The cookies were delicious, actually a lot like American cookies. We told him he should come to Australia with
us, when the work holiday visa opened up to Malaysians the following month, and he could get a job cooking and make a king’s ransom to bring back to Malaysia. He liked the idea but told us as he didn’t have any relatives there, he probably wouldn’t go. I got the idea he has a big, close-knit family, from the numerous cousins hanging around the restaurant. He told us he worked in a bar before, and he drinks, because he’s not 100% Muslim. We exchanged emails, and promised to let him know if he should truly come to Australia, once we arrived there and found out what money and jobs were really available.
We biked on, along beautiful beaches with clean-looking blue water, quiet areas interlaced with big, fancy resorts. We were on Rt.5, a nice quiet road with only one lane each way and little traffic. Locals were pleased to see us, waving, yelling, smiling, once even screaming in delight. Delighted, we passed trees bearing our favorite fruit, rhambutan. But beware, when we picked a fruit, it was inevitably covered in big black ants. Just coated. This occurred multiple times before we sadly learned that we would not be eating rhambutan fresh from trees. We wondered how the vendors managed to rid the fruit of ants. Perhaps their trees were protected with chemicals.
Reaching Melaka, a major historical city, around 6, we rode around, struck by the giant six-foot tall candles and the copious amounts of incense sticks being burnt on the sidewalks by the Chinese locals celebrating the end of the Hungry Ghost Month. It was the most enthusiastic and united celebration we’d yet seen.
The city had an ugly new part and an old, historic part.
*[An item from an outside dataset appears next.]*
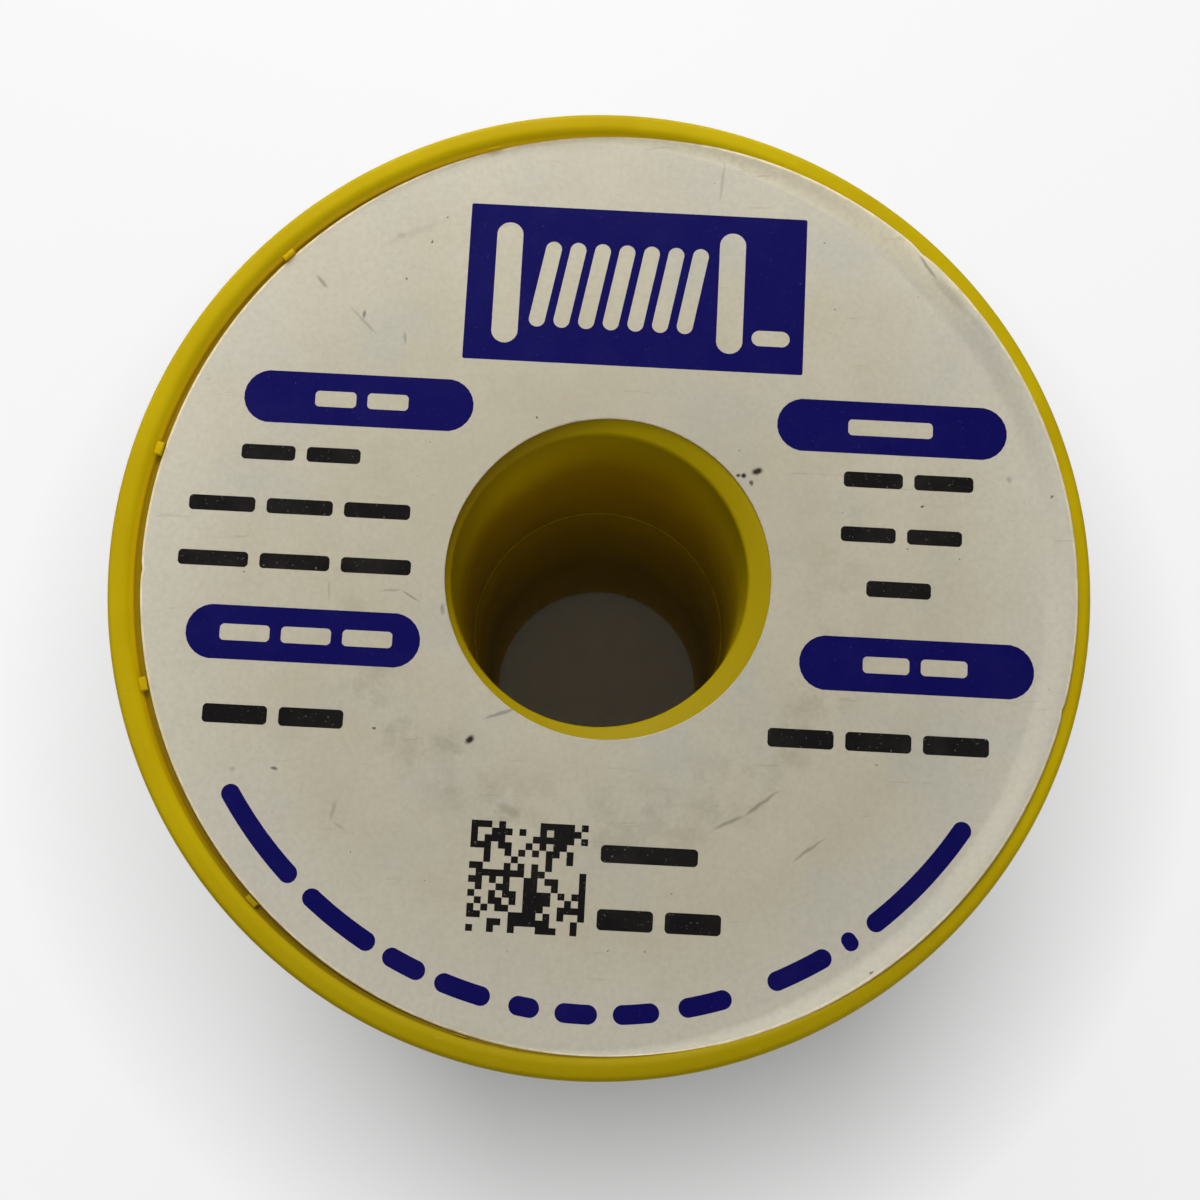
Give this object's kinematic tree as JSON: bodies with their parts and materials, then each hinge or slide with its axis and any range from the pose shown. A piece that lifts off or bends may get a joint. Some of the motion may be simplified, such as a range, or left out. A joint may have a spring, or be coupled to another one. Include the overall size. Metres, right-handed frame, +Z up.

The old part boasted only a few ritzy and beautifully restored antique hotels so we ended up in the new part, in a massive, hideous 30 ringit windowless dump with cold water, a fan and a sheet with three holes. We walked around town and near the end of the day the sun emerged, a lovely conclusion. A homeless vagabond sitting outside our hotel told us that he’d earned his MBA thirty years earlier in Alabama. But he couldn’t get a job, and somehow he’d ended up here. Nearby was a small carnival with a ferris wheel, toy animals kids could ride, trampolines and a climbing wall. Obtrusive techno music blasted from outdoor speakers. A pretty canal ran through this fair, lit by blue lights, and tourists could take rides on boats piloted by the locals.
We consumed an intriguing new food, like a giant spring roll, made from a stretchy bread wrap, filled with sautéed turnips, crunchy unidentifiable elements and sweet hoison sauce. We drank sugar cane juice and tea terek, J’s obsession, a delicious tea accompanied by sweetened condensed milk beautifully poured in to the tea from at least a two-foot height. Then came banana roti and tosai, a crunchy and ethereal pancake-like bread dipped in Indian dal, chickpea curry and spicy homemade Indian sauces. As usual, we ate our way through town. The car washes here, as in other parts of Malaysia, were called, “Snow Wash”, and were consistently popular.
A car hit an old man on a motorbike today. The old man was fine but he was enraged, screaming at the man driving the car. Both were going slow at the time of impact so there fortunately was not much damage. It happened at a four way intersection in old Melaka. The men disagreed, vehemently, over who had the right to go, and whose fault the crash was. It didn’t seem that there were any stop signs, or any signs at all indicating who had the right to go first. The fight ended when the man in the car, after taking the motorcycle man's abuse for ten minutes, simply drove away.